Música infernal
EDITORIAL
Certamente devem existir estudos acadêmicos sobre a origem da música como a conhecemos e seus efeitos sobre as pessoas. Provavelmente os primatas não tinham como extrair notas musicais esticando a pele de suas presas, mas, no Egito antigo, os faraós se deliciavam com as apresentações de dança. No segmento religioso, os cristãos usam a musicalidade como forma de louvor e até mesmo no islamismo, grupo que mais se expande no mundo, há diversas orações cantadas por seus fiéis. Em diversos momentos do século XVIII, o auge da música erudita criou trouxe leveza para a alma humana e assim, a relação entre pessoas e canções parece simbiótica. No Brasil, infelizmente, nas duas últimas décadas disputam a preferência popular dois ritmos distintos. O primeiro, uma reinvenção na verdade, é representado pelo novo sertanejo, com direito a aparição de mulheres invadindo o que, até tempos atrás, era um Clube do Bolinha. Elas possuem vozes potentes, porém, mais gritam do que cantam, mas quanto ao último, o funk e suas variações, é o que de pior existe. Em primeiro lugar porque não há música: o que existe é uma marcação de ritmo que sustenta letras normalmente descrevendo atitudes criminosas. Quando não, perseguições policiais, orgias e, com não poderia faltar, consumo de drogas. Não se sabe como as pessoas decoram essas letras, e nem mesmo se quem as reproduz “canta” do mesmo jeito, mas uma coisa é certa: ouvir funk parece “empoderar” a galera mais jovem. Como se o mundo estivesse dividido entre normais e caretas.

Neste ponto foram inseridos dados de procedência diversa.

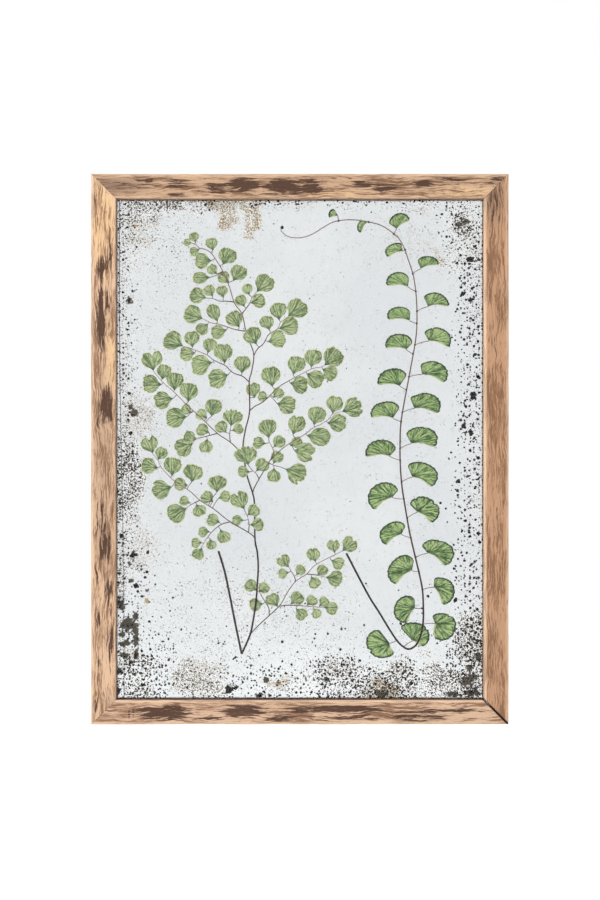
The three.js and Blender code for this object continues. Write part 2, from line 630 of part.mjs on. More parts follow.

O problema é que, se na democracia ninguém é obrigado a nada senão por força de lei, os apreciadores do funk desconhecem essa premissa e ouvem suas músicas no volume de compartilhamento. Compreendem? Se você para em um sinal vermelho com os vidros abertos ouvirá essa batida. Se estiver em um estacionamento, manobrando, idem, e se passear pelas calçadas do centro de Limeira, também. Há uma espécie de consenso entre os comerciantes que música alta atrai consumidores, como antigamente ocorria com papéis picados. Essas lojas continuam vazias, mas seus atendentes se divertem com essa sonoridade escabrosa. Ninguém fiscaliza e assim segue a vida, vencida pelos “sem noção”, sempre em ampla maioria no Brasil.